- [REQUEST]
For every line in the data below that contains "number", copy the line.

- [RECORD EXCERPTS]
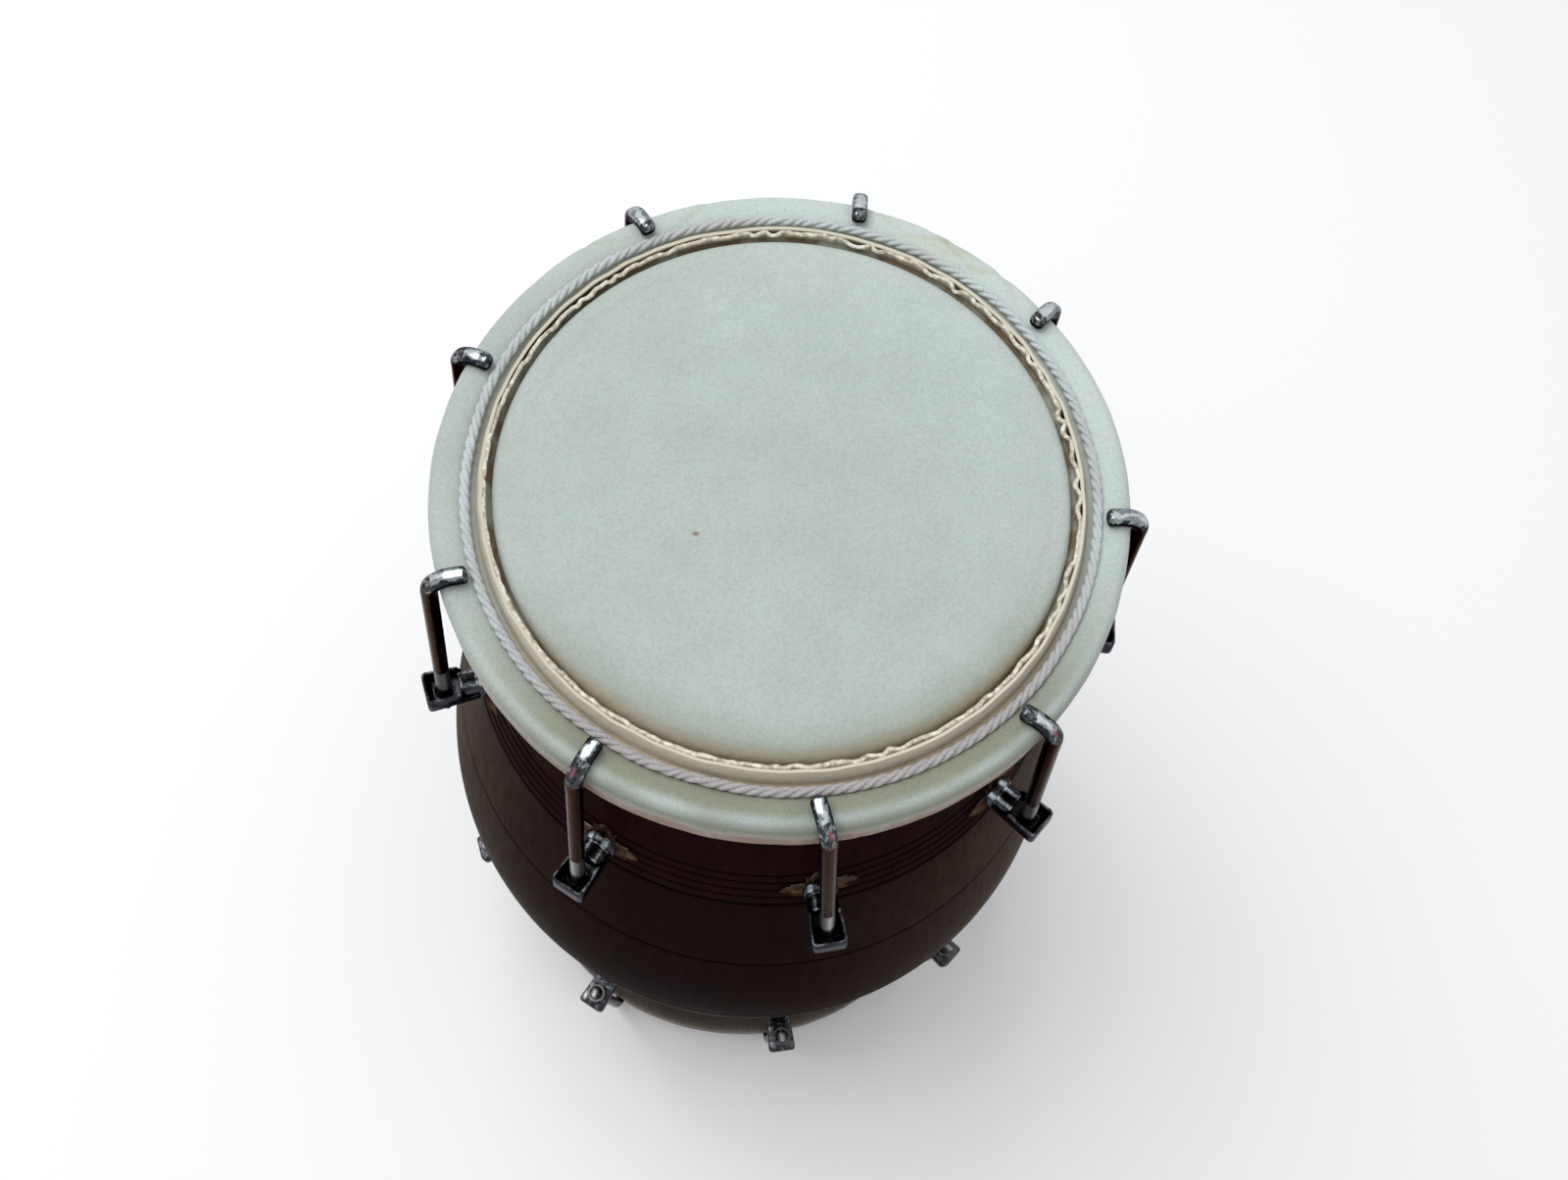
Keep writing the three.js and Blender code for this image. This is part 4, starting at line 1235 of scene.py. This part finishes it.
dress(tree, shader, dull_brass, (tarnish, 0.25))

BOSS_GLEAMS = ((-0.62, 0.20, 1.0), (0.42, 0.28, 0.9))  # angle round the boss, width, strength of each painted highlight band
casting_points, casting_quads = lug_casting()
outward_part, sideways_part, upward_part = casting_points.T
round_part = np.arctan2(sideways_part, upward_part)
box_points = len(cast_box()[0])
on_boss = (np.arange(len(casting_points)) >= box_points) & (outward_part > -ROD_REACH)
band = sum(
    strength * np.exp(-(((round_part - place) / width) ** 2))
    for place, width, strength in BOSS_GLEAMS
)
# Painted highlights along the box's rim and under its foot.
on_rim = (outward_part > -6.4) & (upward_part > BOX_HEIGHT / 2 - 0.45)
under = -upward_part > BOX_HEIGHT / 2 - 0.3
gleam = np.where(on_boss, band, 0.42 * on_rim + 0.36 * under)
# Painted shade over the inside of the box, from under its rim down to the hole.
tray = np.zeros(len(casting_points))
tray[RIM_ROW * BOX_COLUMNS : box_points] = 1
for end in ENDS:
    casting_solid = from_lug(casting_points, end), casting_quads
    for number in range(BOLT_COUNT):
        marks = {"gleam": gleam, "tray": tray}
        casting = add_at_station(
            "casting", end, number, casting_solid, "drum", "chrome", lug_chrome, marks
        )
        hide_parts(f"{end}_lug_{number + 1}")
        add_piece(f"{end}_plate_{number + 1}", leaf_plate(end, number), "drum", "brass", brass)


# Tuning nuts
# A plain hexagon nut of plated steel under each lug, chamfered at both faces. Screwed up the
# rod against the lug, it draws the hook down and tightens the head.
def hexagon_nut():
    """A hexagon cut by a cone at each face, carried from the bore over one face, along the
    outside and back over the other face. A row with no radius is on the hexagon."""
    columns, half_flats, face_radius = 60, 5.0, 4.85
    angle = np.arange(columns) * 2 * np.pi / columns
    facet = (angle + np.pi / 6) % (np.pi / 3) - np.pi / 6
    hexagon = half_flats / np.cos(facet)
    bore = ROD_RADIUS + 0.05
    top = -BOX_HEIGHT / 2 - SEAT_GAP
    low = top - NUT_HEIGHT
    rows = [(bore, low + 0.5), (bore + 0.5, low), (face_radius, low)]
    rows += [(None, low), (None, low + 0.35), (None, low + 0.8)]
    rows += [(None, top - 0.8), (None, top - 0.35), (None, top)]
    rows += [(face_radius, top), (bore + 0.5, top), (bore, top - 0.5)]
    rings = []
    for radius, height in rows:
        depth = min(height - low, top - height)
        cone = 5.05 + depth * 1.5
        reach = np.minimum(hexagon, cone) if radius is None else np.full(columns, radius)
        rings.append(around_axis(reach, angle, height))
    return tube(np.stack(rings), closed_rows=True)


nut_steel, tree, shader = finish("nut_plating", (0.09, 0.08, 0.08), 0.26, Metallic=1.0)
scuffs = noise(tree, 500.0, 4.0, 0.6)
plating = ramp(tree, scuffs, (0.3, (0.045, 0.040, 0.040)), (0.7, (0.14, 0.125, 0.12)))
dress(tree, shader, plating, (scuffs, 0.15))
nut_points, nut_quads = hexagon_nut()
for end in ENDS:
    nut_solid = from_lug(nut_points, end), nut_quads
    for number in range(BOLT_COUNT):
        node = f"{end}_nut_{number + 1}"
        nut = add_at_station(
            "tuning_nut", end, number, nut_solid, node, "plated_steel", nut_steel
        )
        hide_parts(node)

...

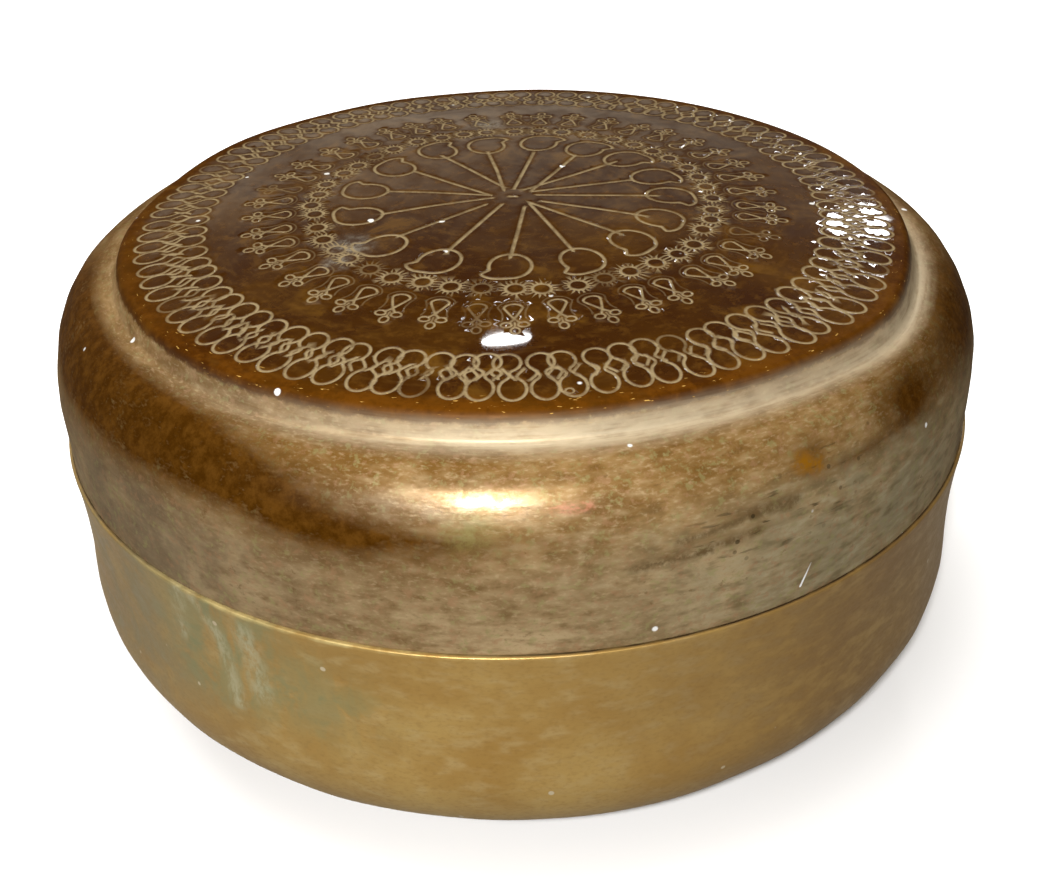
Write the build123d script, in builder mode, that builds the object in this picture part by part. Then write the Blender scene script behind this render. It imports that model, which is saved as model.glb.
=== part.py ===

- [EXPECTED ANSWER]
    for number in range(BOLT_COUNT):
            "casting", end, number, casting_solid, "drum", "chrome", lug_chrome, marks
        hide_parts(f"{end}_lug_{number + 1}")
        add_piece(f"{end}_plate_{number + 1}", leaf_plate(end, number), "drum", "brass", brass)
    for number in range(BOLT_COUNT):
        node = f"{end}_nut_{number + 1}"
            "tuning_nut", end, number, nut_solid, node, "plated_steel", nut_steel